### [Aim]
Return each line of the records holding the string "node".

--- start of Data ---

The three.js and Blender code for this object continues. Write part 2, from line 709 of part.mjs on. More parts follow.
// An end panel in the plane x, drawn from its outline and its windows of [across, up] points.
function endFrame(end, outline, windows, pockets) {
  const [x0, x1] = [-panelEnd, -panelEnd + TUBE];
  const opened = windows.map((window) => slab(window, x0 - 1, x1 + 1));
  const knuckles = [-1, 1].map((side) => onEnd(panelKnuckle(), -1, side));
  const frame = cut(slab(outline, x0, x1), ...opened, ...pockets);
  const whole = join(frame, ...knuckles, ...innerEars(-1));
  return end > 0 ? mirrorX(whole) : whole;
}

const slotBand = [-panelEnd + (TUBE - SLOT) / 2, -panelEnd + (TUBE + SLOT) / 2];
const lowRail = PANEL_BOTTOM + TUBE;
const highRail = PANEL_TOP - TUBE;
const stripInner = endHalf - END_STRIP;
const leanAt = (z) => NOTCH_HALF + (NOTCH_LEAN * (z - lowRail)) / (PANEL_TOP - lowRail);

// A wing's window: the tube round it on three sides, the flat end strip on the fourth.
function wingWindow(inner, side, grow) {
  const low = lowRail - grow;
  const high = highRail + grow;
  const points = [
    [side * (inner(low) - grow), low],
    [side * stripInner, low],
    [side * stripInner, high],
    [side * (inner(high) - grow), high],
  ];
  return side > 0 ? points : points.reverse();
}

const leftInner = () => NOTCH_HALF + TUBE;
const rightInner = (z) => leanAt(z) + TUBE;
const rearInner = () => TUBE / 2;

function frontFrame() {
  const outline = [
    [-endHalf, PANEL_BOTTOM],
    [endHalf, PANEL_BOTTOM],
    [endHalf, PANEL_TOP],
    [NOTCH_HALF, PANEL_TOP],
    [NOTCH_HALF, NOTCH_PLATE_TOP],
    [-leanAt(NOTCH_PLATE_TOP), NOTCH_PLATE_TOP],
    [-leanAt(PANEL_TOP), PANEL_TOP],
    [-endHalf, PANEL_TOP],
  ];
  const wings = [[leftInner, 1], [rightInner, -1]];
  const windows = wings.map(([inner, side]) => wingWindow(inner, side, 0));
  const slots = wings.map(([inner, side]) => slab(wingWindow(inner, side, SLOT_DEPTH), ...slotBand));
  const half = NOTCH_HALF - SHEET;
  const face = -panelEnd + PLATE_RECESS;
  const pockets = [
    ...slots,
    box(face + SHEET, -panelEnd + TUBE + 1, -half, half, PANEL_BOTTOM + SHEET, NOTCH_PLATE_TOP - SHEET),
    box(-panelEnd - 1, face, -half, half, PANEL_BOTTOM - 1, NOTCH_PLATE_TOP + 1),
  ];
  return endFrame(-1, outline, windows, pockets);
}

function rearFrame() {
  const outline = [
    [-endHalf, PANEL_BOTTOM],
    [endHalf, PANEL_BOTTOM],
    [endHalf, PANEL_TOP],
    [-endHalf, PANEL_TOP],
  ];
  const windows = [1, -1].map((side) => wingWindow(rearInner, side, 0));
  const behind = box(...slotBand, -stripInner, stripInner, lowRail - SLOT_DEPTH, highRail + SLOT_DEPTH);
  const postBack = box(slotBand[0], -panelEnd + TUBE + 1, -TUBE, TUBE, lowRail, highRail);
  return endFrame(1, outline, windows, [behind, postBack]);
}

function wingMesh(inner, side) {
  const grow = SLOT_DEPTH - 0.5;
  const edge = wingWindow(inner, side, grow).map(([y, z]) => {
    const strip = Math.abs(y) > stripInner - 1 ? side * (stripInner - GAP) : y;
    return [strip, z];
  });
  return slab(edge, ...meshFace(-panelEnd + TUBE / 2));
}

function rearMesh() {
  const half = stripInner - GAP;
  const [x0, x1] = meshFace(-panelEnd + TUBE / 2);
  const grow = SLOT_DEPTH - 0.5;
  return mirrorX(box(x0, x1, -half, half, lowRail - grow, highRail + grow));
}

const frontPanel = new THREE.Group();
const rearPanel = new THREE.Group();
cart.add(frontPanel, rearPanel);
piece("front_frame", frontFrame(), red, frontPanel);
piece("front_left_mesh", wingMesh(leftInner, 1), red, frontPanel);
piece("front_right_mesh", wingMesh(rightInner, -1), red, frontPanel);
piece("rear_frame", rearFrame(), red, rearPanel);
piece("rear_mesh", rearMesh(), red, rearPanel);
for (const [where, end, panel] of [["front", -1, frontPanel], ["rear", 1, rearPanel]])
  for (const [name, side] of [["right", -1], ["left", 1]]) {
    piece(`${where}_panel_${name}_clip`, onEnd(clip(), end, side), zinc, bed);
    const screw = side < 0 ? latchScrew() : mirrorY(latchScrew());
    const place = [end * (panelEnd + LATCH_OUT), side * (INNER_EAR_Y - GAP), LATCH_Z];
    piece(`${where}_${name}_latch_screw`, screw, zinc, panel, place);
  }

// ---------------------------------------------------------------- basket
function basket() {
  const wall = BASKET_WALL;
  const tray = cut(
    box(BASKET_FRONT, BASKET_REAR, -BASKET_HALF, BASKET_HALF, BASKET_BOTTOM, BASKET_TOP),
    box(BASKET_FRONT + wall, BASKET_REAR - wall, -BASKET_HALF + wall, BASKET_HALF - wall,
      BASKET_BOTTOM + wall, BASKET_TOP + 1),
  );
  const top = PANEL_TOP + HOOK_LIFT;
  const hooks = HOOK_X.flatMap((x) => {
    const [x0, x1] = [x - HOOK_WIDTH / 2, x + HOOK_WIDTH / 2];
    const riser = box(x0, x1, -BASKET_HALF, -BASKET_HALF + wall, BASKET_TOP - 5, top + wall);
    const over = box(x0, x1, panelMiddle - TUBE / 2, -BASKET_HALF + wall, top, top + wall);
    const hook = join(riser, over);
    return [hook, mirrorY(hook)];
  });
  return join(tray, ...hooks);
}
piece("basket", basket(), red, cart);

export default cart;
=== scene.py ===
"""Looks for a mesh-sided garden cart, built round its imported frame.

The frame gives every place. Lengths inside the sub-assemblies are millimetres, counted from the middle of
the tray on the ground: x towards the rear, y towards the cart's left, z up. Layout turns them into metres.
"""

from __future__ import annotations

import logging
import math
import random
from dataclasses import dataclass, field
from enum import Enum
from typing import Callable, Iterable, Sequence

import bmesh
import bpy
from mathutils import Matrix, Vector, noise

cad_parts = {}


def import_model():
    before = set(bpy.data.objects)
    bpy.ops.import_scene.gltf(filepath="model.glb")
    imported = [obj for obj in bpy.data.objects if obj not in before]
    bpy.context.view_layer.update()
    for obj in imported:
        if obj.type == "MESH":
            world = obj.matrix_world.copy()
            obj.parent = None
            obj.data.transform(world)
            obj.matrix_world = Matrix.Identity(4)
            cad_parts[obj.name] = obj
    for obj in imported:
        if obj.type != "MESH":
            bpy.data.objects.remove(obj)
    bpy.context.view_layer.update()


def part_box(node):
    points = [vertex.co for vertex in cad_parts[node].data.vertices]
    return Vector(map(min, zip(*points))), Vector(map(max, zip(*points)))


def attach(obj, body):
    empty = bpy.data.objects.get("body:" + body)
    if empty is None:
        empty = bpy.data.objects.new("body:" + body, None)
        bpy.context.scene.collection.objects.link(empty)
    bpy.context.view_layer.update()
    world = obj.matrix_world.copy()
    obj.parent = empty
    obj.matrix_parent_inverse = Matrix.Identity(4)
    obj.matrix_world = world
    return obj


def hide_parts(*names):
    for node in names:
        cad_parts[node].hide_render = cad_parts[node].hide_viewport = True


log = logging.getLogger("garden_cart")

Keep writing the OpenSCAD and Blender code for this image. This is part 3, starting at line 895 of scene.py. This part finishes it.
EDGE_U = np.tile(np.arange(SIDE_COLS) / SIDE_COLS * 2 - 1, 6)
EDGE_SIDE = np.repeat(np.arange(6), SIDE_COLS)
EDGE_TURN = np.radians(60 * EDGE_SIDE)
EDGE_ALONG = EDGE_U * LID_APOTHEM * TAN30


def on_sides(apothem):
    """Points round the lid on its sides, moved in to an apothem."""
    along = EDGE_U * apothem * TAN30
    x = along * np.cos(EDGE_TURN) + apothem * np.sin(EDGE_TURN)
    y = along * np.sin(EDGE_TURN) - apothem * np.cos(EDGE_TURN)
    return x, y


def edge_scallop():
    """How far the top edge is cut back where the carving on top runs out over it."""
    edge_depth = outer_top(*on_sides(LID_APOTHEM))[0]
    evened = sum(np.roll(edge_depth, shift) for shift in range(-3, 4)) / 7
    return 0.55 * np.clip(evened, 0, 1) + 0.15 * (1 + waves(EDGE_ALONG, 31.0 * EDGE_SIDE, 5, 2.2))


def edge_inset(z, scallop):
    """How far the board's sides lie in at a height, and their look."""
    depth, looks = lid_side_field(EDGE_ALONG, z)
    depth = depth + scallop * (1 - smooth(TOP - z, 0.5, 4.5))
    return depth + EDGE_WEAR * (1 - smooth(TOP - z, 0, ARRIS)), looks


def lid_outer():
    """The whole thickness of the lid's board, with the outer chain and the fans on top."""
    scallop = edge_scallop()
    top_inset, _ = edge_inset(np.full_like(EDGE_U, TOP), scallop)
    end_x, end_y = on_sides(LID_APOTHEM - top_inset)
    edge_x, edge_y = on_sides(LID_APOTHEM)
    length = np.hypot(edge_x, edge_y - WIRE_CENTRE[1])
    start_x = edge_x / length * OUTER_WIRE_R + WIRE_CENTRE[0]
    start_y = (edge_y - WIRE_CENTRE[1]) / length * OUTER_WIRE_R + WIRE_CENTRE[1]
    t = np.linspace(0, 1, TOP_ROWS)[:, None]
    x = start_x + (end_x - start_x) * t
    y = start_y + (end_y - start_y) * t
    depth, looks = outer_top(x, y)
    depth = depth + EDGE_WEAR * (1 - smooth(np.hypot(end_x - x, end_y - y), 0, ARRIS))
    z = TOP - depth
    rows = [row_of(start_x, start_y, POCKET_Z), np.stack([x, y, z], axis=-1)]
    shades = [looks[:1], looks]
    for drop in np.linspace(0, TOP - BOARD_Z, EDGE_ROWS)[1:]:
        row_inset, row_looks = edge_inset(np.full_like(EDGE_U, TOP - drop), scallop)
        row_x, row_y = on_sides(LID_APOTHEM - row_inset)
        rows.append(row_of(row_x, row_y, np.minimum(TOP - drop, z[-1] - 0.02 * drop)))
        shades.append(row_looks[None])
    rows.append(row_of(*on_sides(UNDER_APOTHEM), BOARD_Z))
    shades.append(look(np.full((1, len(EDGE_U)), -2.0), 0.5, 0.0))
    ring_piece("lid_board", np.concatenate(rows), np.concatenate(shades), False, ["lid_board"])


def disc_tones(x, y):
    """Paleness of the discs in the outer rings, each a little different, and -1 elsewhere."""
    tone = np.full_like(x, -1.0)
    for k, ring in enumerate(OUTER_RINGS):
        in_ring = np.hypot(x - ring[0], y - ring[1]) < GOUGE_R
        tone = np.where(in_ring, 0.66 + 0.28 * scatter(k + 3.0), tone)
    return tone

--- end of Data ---

### [Final answer]
def part_box(node):
    points = [vertex.co for vertex in cad_parts[node].data.vertices]
    for node in names:
        cad_parts[node].hide_render = cad_parts[node].hide_viewport = True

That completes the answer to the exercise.